Sila ketiga, `Persatuan Indonesia', berupaya menyatukan di tengah-tengah konflik dan ketercerai-beraian di antara kelompok yang lain. Berupaya menyatukan perbedaan yang ada, baik itu perbedaan agama, ideologi, ras, maupun budaya. Perbedaan ras, suku, agama, dan budaya harus dijadikan alat pemersatu bangsa dan cara kita dalam menjaga keharmonisan antarwarga negara.
Upaya merajut rasa kebangsaan dan cara mengatasi perbedaan ras, suku, atau bahkan menyelesaikan konflik sosialpolitik dapat dipererat kembali dengan mengimplementasikan sila ketiga Pancasila dalam kehidupan berbangsa dan bernegara.
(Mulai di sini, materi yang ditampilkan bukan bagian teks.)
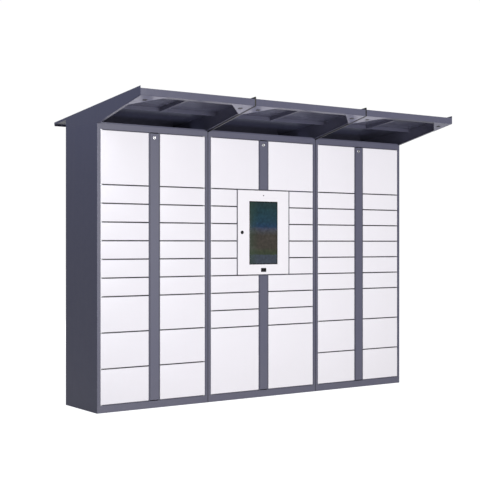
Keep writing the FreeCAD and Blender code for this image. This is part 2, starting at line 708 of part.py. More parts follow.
def canopy_gusset(module, centre, half, side):
    """Triangular corner plate with a slot, lying against the sloping foot of the canopy."""
    body = new_body(f"{module}_gusset")
    outline = new_sketch(body, "XY_Plane")
    inward = "-1" if side == "1" else "1"
    draw_polygon(outline, [("0", "0"), (f"{inward} * gusset_leg", "0"), ("0", "gusset_leg")])
    pad(body, outline, "sheet")
    slot = new_sketch(body, "XY_Plane")
    middle = f"{inward} * gusset_slot_place"
    draw_polygon(slot, rectangle(
        f"{middle} - gusset_slot_long / 2", "gusset_slot_place - gusset_slot_wide / 2",
        f"{middle} + gusset_slot_long / 2", "gusset_slot_place + gusset_slot_wide / 2"))
    pocket(body, slot, "sheet")
    tilt = FreeCAD.Vector(0, number("canopy_reach"), number(f"cabinet_height - {FASCIA_FOOT}"))
    body.Placement.Rotation = FreeCAD.Rotation(FreeCAD.Vector(0, 1, 0), tilt)
    return place(body, f"{centre} + {side} * ({half} - sheet)", f"{CANOPY_FRONT} + fascia_set",
                 f"{FASCIA_FOOT} - 2 * sheet")


def purlin(module, centre, half, side):
    """Folded channel under the roof, from the rafter to a side plate, just ahead of the cabinet."""
    rear = f"({FRONT} - purlin_set)"
    front = f"({rear} - purlin_wide)"
    web = f"({front} + purlin_thick)"
    foot = f"({roof_level(front)} - sheet - purlin_deep)"
    profile = [
        (front, f"{roof_level(front)} - sheet"), (front, foot), (f"{front} + purlin_lip", foot),
        (f"{front} + purlin_lip", f"{foot} + purlin_thick"), (web, f"{foot} + purlin_thick"),
        (web, f"{roof_level(web)} - sheet - purlin_thick"),
        (rear, f"{roof_level(rear)} - sheet - purlin_thick"), (rear, f"{roof_level(rear)} - sheet"),
    ]
    start = "0" if side == "1" else f"-({half} - sheet)"
    long = f"{half} - sheet" if side == "1" else f"{half} - sheet - rafter_wide"
    return place(prism(f"{module}_purlin", "YZ_Plane", profile, long, start), centre)


def rafter(module, centre):
    """Channel on its side under the middle of the roof, from the fascia into the gap between purlins."""
    front = f"({CANOPY_FRONT} + fascia_set + sheet)"
    rear = f"({FRONT} - purlin_set - purlin_wide + purlin_lip)"

    def strip(top, nose, deep):
        return [
            (front, f"{roof_level(front)} - sheet - {top}"),
            (front, f"{roof_level(front)} - sheet - {nose}"),
            (rear, f"{roof_level(rear)} - sheet - {deep}"), (rear, f"{roof_level(rear)} - sheet - {top}"),
        ]

    body = new_body(f"{module}_rafter")
    outer = new_sketch(body, "YZ_Plane", "-rafter_wide")
    draw_polygon(outer, strip("0", "rafter_nose", "rafter_deep"))
    pad(body, outer, "rafter_wide")
    hollow = new_sketch(body, "YZ_Plane", "-rafter_wide + sheet")
    draw_polygon(hollow, strip("sheet", "(rafter_nose - sheet)", "(rafter_deep - sheet)"))
    pocket(body, hollow, "rafter_wide - sheet")
    return place(body, centre)


def upstand(module, centre, half):
    """Low strip along the front edge of the cabinet's top."""
    return panel(f"{module}_upstand", (f"{centre} - {half} + plate_flange", FRONT, "cabinet_height"),
                 (f"2 * ({half} - plate_flange)", "sheet", "upstand"))


def build_canopies():
    roofs, plates, gussets, braces = ([] for _ in range(4))
    for module, (centre, half) in MODULES.items():
        roofs += [canopy_roof(module, centre, half), canopy_back_wall(module, centre, half)]
        for side in SIDES.values():
            plates.append(canopy_side_plate(module, centre, half, side))
            gussets.append(canopy_gusset(module, centre, half, side))
            braces.append(purlin(module, centre, half, side))
        braces += [rafter(module, centre), upstand(module, centre, half)]
    for label, pieces in (
        ("canopy_roofs", roofs), ("canopy_side_plates", plates), ("canopy_gussets", gussets),
        ("canopy_braces", braces),
    ):
        group(label, pieces)


build_carcasses()
build_doors()
build_covers()
build_console()
build_canopies()
doc.recompute()

failed = [item.Label for item in doc.Objects if {"Invalid", "Error"} & set(item.State)]
if failed:
    raise RuntimeError(f"objects that did not build: {failed}")
for node in nodes:
    if node.Shape.isNull() or not node.Shape.isValid():
        raise RuntimeError(f"{node.Label} has no valid shape")
if len(nodes) > 60 or len({node.Label for node in nodes}) != len(nodes):
    raise RuntimeError("too many nodes, or two with one label")

os.makedirs("parts", exist_ok=True)
for node in nodes:
    node.Shape.exportStep(f"parts/{node.Label}.step")
print(len(nodes), "nodes written")
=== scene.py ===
"""Outdoor parcel locker bank: powder-coated steel cabinets, white doors, console and rain canopies."""

import json
import logging
import math
from dataclasses import dataclass
from enum import Enum

import bmesh
import bpy
from mathutils import Matrix, Vector


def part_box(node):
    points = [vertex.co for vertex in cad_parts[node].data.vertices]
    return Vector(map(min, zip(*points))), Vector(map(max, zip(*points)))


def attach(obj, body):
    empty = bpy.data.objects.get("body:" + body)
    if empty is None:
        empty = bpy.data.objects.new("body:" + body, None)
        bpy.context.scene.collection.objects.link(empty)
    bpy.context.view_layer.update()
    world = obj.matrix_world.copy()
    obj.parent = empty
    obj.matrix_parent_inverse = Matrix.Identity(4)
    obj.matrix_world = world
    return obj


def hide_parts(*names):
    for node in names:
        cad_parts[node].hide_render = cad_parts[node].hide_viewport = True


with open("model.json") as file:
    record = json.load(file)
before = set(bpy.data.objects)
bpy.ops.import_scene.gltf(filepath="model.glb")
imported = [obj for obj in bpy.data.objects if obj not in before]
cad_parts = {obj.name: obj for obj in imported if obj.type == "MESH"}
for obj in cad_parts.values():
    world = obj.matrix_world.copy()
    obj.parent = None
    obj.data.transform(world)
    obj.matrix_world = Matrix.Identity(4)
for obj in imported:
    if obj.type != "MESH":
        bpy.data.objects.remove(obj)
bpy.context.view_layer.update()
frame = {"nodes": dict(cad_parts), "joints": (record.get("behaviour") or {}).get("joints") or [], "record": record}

log = logging.getLogger("parcel_locker")

MM = 0.001
Point = tuple[float, float, float]
Ring = list[Point]


# ------------------------------------------------------------------ colours and nodes

def linear(hex_colour: str) -> tuple[float, float, float, float]:
    """Turn an sRGB hex colour into linear light.

    Args:
        hex_colour: six hex digits, with or without a leading #.

    Returns:
        Linear red, green, blue and an alpha of 1.
    """
    digits = hex_colour.lstrip("#")
    channels = [int(digits[i:i + 2], 16) / 255 for i in (0, 2, 4)]
    lit = [c / 12.92 if c <= 0.04045 else ((c + 0.055) / 1.055) ** 2.4 for c in channels]
    return (lit[0], lit[1], lit[2], 1.0)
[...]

Dengan begitu, konflik sosial-politik yang muncul di masyarakat Indonesia dapat diatasi dengan menggunakan pemahaman atas sila ketiga, yakni mengedepankan rasa kebangsaan bersama untuk persatuan dan kesatuan di antara warga negara Indonesia.
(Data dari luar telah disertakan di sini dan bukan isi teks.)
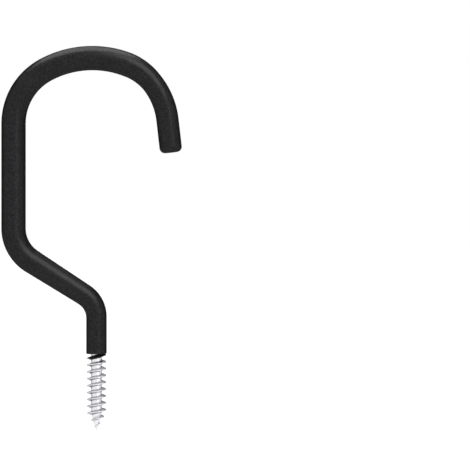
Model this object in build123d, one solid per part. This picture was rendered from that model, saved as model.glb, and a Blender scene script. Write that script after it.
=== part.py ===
from build123d import *
import os
from math import ceil, cos, pi, radians, sin, tan

# Bicycle storage hook: a bent steel rod with a wood-screw thread, dip-coated in black vinyl.
# Lengths are in millimetres and angles in degrees. The origin is on the screw's axis at the coat's
# cut end, where the face of the wood comes. +Z leaves the wood, +X points to the hook's open side,
# and the hook's centre line lies in the plane of X and Z.

# Rod
rod_diameter = 7.0
rod_end_chamfer = 0.8

# Centre line, from the screw round to the nose
shank_length = 15.0
kick_bend_radius = 11.0
kick_angle = 57.5
kick_length = 25.5
back_bend_radius = 16.0
back_length = 43.0
shoulder_radius = 25.0
shoulder_angle = 62.0
crown_radius = 40.5
crown_angle = 49.0
brow_radius = 23.5
brow_angle = 30.0
fore_radius = 30.0
fore_angle = 32.5
nose_length = 13.5

# Vinyl coat: thin on the shank, thicker along the kick, thick round the hook, thinner to the nose
shank_coat_thickness = 0.7
kick_coat_thickness = 1.0
hook_coat_thickness = 1.5
nose_coat_thickness = 1.1
nose_cap_thickness = 1.6
nose_edge_radius = 2.2
cut_edge_chamfer = 0.3

# Wood-screw thread, right-hand, nine turns to the inch as on a 5/16 inch lag screw
thread_length = 31.4
thread_major_diameter = 7.9
thread_depth = 1.8
thread_pitch = 2.82
thread_flank_angle = 40.0
thread_crest_width = 0.3
thread_lead_angle = 60.0
thread_start_gap = 0.04

# Gimlet point: core and ridge run down to it together, and its very tip is bare
gimlet_length = 7.2
gimlet_tip_diameter = 0.3
gimlet_bare_length = 0.9

# The ridge's foot is sunk in the core, so that the two fuse all round
ridge_sink = 0.3
points_per_turn = 8

# Inside the coat, the rod's bends are made of short straight lengths that turn by this much
hidden_bend_step = 20.0

rod_radius = rod_diameter / 2
crest_radius = thread_major_diameter / 2
core_radius = crest_radius - thread_depth
flank_slope = tan(radians(thread_flank_angle / 2))


def bend(before, radius, turn):
    """An arc that goes on from the stretch before it, to the left where turn is positive."""
    return JernArc(before @ 1, before % 1, radius, turn)


def run(before, length):
    """A straight stretch that goes on from the one before it."""
    return PolarLine(before @ 1, length, direction=before % 1)


# The centre line's stretches, drawn flat
shank = Line((0, 0), (0, shank_length))
kick_bend = bend(shank, kick_bend_radius, kick_angle)
kick = run(kick_bend, kick_length)
back_bend = bend(kick, back_bend_radius, -kick_angle)
back = run(back_bend, back_length)
shoulder = bend(back, shoulder_radius, -shoulder_angle)
crown = bend(shoulder, crown_radius, -crown_angle)
brow = bend(crown, brow_radius, -brow_angle)
fore = bend(brow, fore_radius, -fore_angle)
nose = run(fore, nose_length)
rod_nose = run(fore, nose_length - nose_cap_thickness)


def stand(stretch):
    """A stretch of the centre line, stood up in the hook's own plane."""
    return (Plane.XZ * stretch).edge()


def section(edge, place, radius):
    """Round section of a bar, square to its centre line."""
    return Plane(origin=edge @ place, x_dir=(0, 1, 0), z_dir=edge % place) * Circle(radius)


def bar(stretch, start_radius, end_radius):
    """Round bar along one stretch of the centre line, with true bends."""
    edge = stand(stretch)
    start = section(edge, 0, start_radius)
    if start_radius == end_radius:
        return sweep(start, path=edge)
    return sweep([start, section(edge, 1, end_radius)], path=edge, multisection=True)


def hidden_bar(stretch, radius):
    """Round bar along one stretch that the coat hides, where a bend is a few straight lengths."""
    edge = stand(stretch)
    turn = (edge % 0).get_angle(edge % 1)
    steps = max(1, ceil(turn / hidden_bend_step))
    return loft([section(edge, step / steps, radius) for step in range(steps + 1)], ruled=True)


def rim(solid, centre):
    """The round edge of a solid nearest to a point."""
    return solid.edges().filter_by(GeomType.CIRCLE).sort_by_distance(centre)[0]


def make_bent_rod():
    """The plain rod, bent, with the edge of its end inside the nose chamfered."""
    hook_arcs = (shoulder, crown, brow, fore)
    stretches = (shank, kick_bend, kick, back_bend, back, *hook_arcs, rod_nose)
    bars = [hidden_bar(stretch, rod_radius) for stretch in stretches]
    bars[-1] = chamfer(rim(bars[-1], stand(rod_nose) @ 1), rod_end_chamfer)
    return bars[0].fuse(*bars[1:])


def make_coat_body():
    """The coat's outside as a solid bar, with its cut end chamfered and its nose rounded."""
    shank_radius = rod_radius + shank_coat_thickness
    kick_radius = rod_radius + kick_coat_thickness
    hook_radius = rod_radius + hook_coat_thickness
    nose_radius = rod_radius + nose_coat_thickness
    bars = [
        bar(shank, shank_radius, shank_radius),
        bar(kick_bend, shank_radius, kick_radius),
        bar(kick, kick_radius, hook_radius),
        bar(back_bend, hook_radius, hook_radius),
        bar(back, hook_radius, hook_radius),
        bar(shoulder, hook_radius, hook_radius),
        bar(crown, hook_radius, hook_radius),
        bar(brow, hook_radius, nose_radius),
        bar(fore, nose_radius, nose_radius),
        bar(nose, nose_radius, nose_radius),
    ]
    cut_chamfer = min(cut_edge_chamfer, shank_coat_thickness / 2)
    bars[0] = chamfer(rim(bars[0], stand(shank) @ 0), cut_chamfer)
    bars[-1] = fillet(rim(bars[-1], stand(nose) @ 1), nose_edge_radius)
    return bars[0].fuse(*bars[1:])


# The thread's ridge starts just under the shank's shoulder, so that it stays out of the coat
ridge_rise_at_shank = thread_crest_width / 2 + max(0, crest_radius - rod_radius) * flank_slope
ridge_top = -ridge_rise_at_shank - thread_start_gap
ridge_turns = (thread_length - gimlet_bare_length + ridge_top) / thread_pitch
lead_turns = thread_lead_angle / 360


def gimlet_scale(height):
    """Share of the full section that the screw has at a height, falling to nothing at its tip."""
    return min(1, (height + thread_length) / gimlet_length)


def crest_corner(turn, side):
    """A corner of the ridge's crest, turn turns down the thread, below or above its middle."""
    height = ridge_top - thread_pitch * turn
    scale = gimlet_scale(height)
    risen = min(1, (turn + lead_turns) / lead_turns, (ridge_turns - turn) / lead_turns)
    buried_radius = core_radius - ridge_sink / 2
    radius = scale * (buried_radius + risen * (crest_radius - buried_radius))
    return corner(turn, radius, height + side * scale * thread_crest_width / 2)


def foot_corner(turn, side):
    """A corner of the ridge's foot inside the core, below or above its middle."""
    height = ridge_top - thread_pitch * turn
    scale = gimlet_scale(height)
    half_foot = thread_crest_width / 2 + (thread_depth + ridge_sink) * flank_slope
    return corner(turn, scale * (core_radius - ridge_sink), height + side * scale * half_foot)


def corner(turn, radius, height):
    """A point of a right-hand helix that goes down."""
    angle = -2 * pi * turn
    return Vector(radius * cos(angle), radius * sin(angle), height)


def helix_edge(corner_of, side, first, last):
    """One smooth edge of the ridge, between two places counted in turns."""
    steps = max(3, ceil((last - first) * points_per_turn))
    turns = [first + (last - first) * step / steps for step in range(steps + 1)]
    nudge = 1e-4
    tangents = [
        (corner_of(first + nudge, side) - corner_of(first, side)) / nudge,
        (corner_of(last, side) - corner_of(last - nudge, side)) / nudge,
    ]
    points = [corner_of(turn, side) for turn in turns]
    return Edge.make_spline(points, tangents=tangents, parameters=turns, scale=False)


def make_ridge():
    """The ridge of the thread: one closed solid, whose faces are at most a turn long."""
    gimlet_turn = (thread_length - gimlet_length + ridge_top) / thread_pitch
    marks = (-lead_turns, 0, gimlet_turn, ridge_turns - lead_turns, ridge_turns)
    corners = ((foot_corner, -1), (crest_corner, -1), (crest_corner, 1), (foot_corner, 1))
    faces = []
    for start, end in zip(marks, marks[1:]):
        pieces = ceil(end - start)
        for piece in range(pieces):
            first = start + (end - start) * piece / pieces
            last = start + (end - start) * (piece + 1) / pieces
            edges = [helix_edge(corner_of, side, first, last) for corner_of, side in corners]
            for index, edge in enumerate(edges):
                faces.append(Face.make_surface_from_curves(edge, edges[index - 1]))
    for turn in (marks[0], marks[-1]):
        outline = [corner_of(turn, side) for corner_of, side in corners]
        faces.append(Face(Wire.make_polygon(outline, close=True)))
    return Solid(Shell(faces))


def make_core():
    """The thread's core, from inside the shank down to the gimlet point."""
    outline = Polyline(
        (0, rod_radius),
        (core_radius, rod_radius),
        (core_radius, gimlet_length - thread_length),
        (gimlet_tip_diameter / 2, -thread_length),
        (0, -thread_length),
        close=True,
    )
    return revolve(Plane.XZ * make_face(outline), Axis.Z)


bent_rod = make_bent_rod()
steel_rod = bent_rod.fuse(make_core() + make_ridge())
vinyl_coating = make_coat_body() - bent_rod

os.makedirs("parts", exist_ok=True)
export_step(steel_rod, "parts/steel_rod.step")
export_step(vinyl_coating, "parts/vinyl_coating.step")
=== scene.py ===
import math

import bpy
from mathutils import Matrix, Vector


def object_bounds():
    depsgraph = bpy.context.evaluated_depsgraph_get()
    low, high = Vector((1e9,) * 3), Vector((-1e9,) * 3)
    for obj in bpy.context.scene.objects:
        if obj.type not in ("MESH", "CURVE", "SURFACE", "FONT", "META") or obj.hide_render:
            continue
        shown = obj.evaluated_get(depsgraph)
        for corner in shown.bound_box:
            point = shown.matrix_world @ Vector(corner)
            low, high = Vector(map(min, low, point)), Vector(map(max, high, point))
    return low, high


# A bicycle storage hook: a bent steel rod with a wood-screw thread, dip-coated in black vinyl.
# Lengths are in metres, in the part's own frame: +Z leaves the wood, +X is the hook's open side.
# The finishes work in millimetres, because their grain and marks are that small.
# Angles are in degrees.

MM = 0.001
WHITE = (1, 1, 1)
BLACK = (0, 0, 0)

# The picture's frame: square, with the hook in its left part
PICTURE_WIDTH = 192.7 * MM
PICTURE_CENTRE = Vector((56.8 * MM, 0, 48.75 * MM))
CAMERA_LENS = 200
CAMERA_SENSOR = 36
CAMERA_DISTANCE = PICTURE_WIDTH * CAMERA_LENS / CAMERA_SENSOR

# The floor, how much it is lifted to white in the picture, and the room's grey light
FLOOR_BELOW_TIP = 26 * MM
FLOOR_WIDTH = 30
FLOOR_PALE = (0.9, 0.9, 0.9)
FLOOR_LIFT = 0.33
ROOM_LIGHT = 0.05

# The dark cards behind the hook: how far off they hang, and how far round it they reach
CARD_BEHIND = 0.5
CARD_BLACK = (0.005, 0.005, 0.005)
CARD_SIDES = 48
DISC_SPREAD = 28
COLLAR_SPREAD = 80
COLLAR_GAP = 60

# Black vinyl, with the width and the depth of its marks in millimetres
VINYL_DARK = (0.007, 0.007, 0.0071)
VINYL_PALE = (0.027, 0.027, 0.0274)
VINYL_SPECK = (0.040, 0.040, 0.041)
VINYL_GRAIN_WIDTH = 0.3
VINYL_GRAIN_DEPTH = 0.03
VINYL_MOTTLE_WIDTH = 0.75
VINYL_WAVE_WIDTH = 2.6
VINYL_WAVE_DEPTH = 0.05
VINYL_PATCH_WIDTH = 9.0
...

Sila kelima, `Keadilan sosial bagi seluruh rakyat Indonesia', berupaya memenuhi kebutuhan rakyat Indonesia dalam berbagai bidang kehidupan. Pengarusutamaan pada prinsip keadilan yang berpihak pada seluruh kepentingan bangsa Indonesia. Mengedepankan suasana kekeluargaan dan kegotongroyongan. Menjaga keseimbangan antara hak dan kewajiban. Menghormati hakhak orang lain.
Perikemanusiaan ialah konsep umum universal, yang belum menunjuk ke suatu bidang khusus kehidupan. Dalam perkembangan hidup manusia yang membuat diferensiasi, lapangan khusus kehidupan sebagai pelaksanaan perikemanusiaan yakni keadilan sosial (sila kelima). Kita berharap persoalan Papua untuk meminta hak kemerdekaan dapat diselesaikan melalui cara dialogis berdasarkan nilai-nilai Pancasila. Semoga.